First, a list of num_initial_candidates initial configurations is drawn at random from initial_candidates_generator of type CandidateGenerator.
Next, these configurations are scored using initial_candidates_scorer of type ScoringFunction. This is a parent class of AcquisitionFunction, but acquisition functions support gradient computation as well. The scoring function typically depends on a predictor obtained from a surrogate model.
Finally, local optimization of an acquisition function is run, using an instance of LocalOptimizer, which depends on an acquisition function and one or more predictors. Local optimization is initialized with the top-scoring configuration from the previous step. If it fails or does not result in a configuration with a better acquisition value, then this initial configuration is returned. The final local optimization can be skipped by passing an instance of NoOptimization.

This workflow offers a number of opportunities for customization:

The initial_candidates_generator by default draws configurations at random with replacement (checking for duplicates is expensive, and does not add value).
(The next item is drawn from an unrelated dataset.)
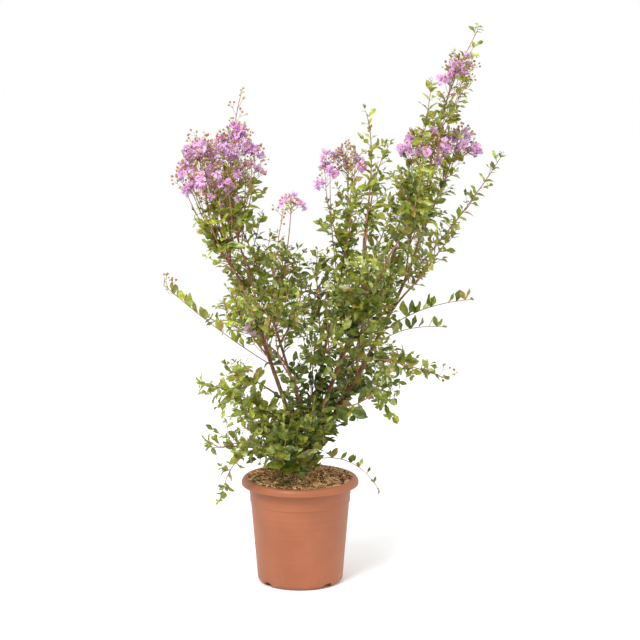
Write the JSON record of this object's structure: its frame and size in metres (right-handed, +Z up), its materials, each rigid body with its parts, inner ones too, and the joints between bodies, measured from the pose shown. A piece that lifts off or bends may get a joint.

This could be replaced by pseudo-random sampling with better coverage properties, or by Latin hypercube designs.
The initial_candidate_scorer is often the same as the acquisition function in the final local optimization. Other acquisition strategies, such as (independent) Thompson sampling, can be implemented here.
You may want to customize the acquisition function feeding into local optimization (and initial scoring), more details are provided below.